La mise en regard de ces cultures, face au progrès qui avance avec un projet de chemin de fer constitue l’arrière-plan de cette pièce. Sans pour autant en faire du théâtre documentaire. l’autrice a transformé son enquête en une fiction avec des personnages attachants, dans des univers contrastés. A chacun son langage: le français teinté d’espagnol du père côtoie le maya et ses fricatives de la grand-mère, et l’afrikaans des Mennonites, aux sonorités germaniques… La dramaturgie devient sonore et ce concert des langues contribue à l’originalité de la pièce. On peut regretter que Métie Navajo en dise parfois trop, au risque de brouiller les pistes.
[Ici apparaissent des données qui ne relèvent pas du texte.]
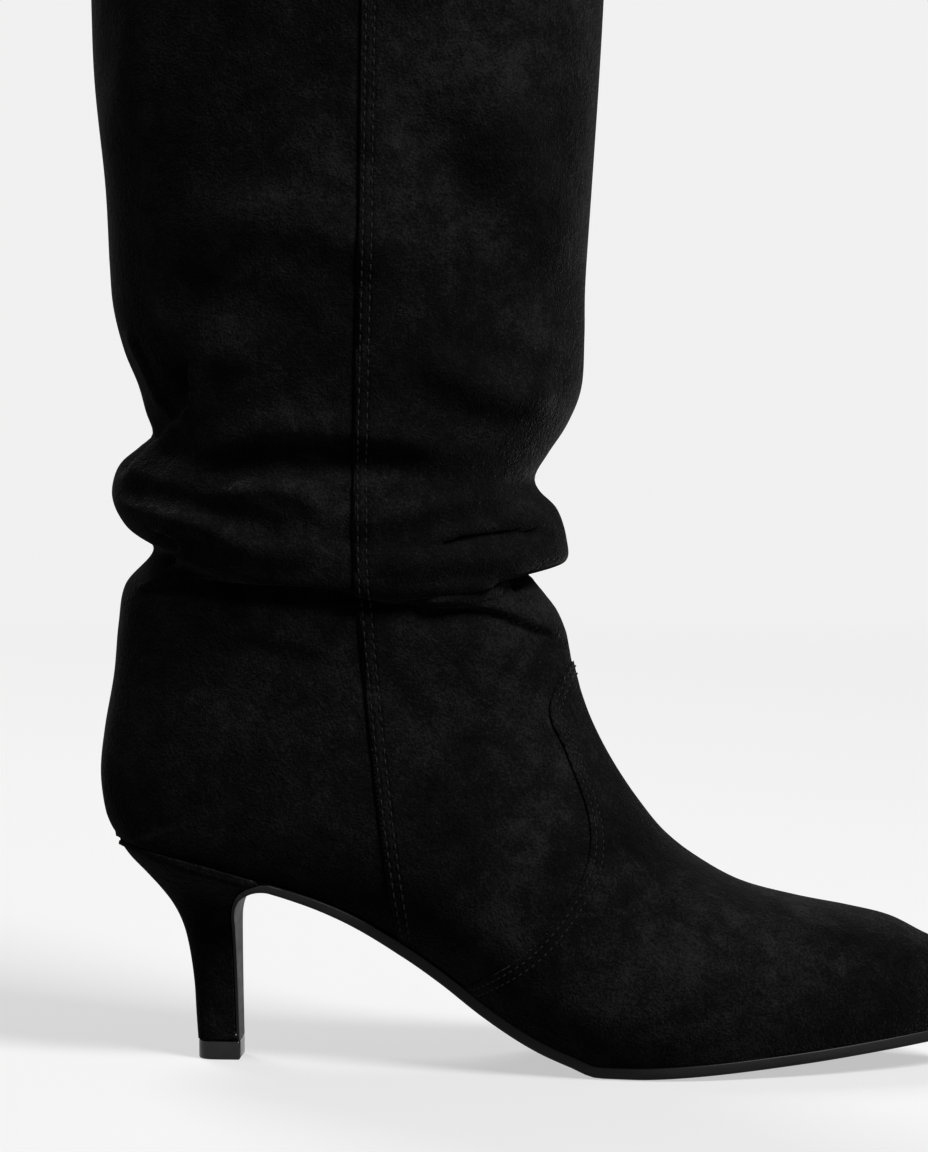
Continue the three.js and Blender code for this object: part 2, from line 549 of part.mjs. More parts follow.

Jean Boillot rend justice à cette écriture: sans artifice, il impulse aux comédiens un jeu direct et efficace. Et Laurence Villerot grâce à une scénographie épurée, souligne la précision de la mise en scène, avec un découpage géométrique de l’espace, sans qu’il y ait besoin de changement de décor. La création-lumière d’Ivan Mathis et les paysages sonores de Christophe Hauser suggèrent chaque lieu (la maison de Cécilia, celle d’Amalia, la forêt…).
Un beau spectacle tout public d’une heure quarante, qui devrait gagner en rythme et en concision au fil des représentations, si on resserre certaines scènes.
Mireille Davidovici
Spectacle vu le 8 novembre dans le cadre des Théâtrales Charles-Dullin, au Théâtre Jean Vilar, 1 place Jean Vilar, Vitry-sur-Seine (Val-de-Marne). T. : 01 55 53 10 60.
Du 16 au 18 novembre, NEST, Thionville (Moselle) ; 1er décembre, Bords 2 Scènes Vitry-le-François (Marne) ; 8 décembre, EMC, Saint-Michel-sur-Orge (Essonne).
La pièce est publiées aux Editions Espace 34.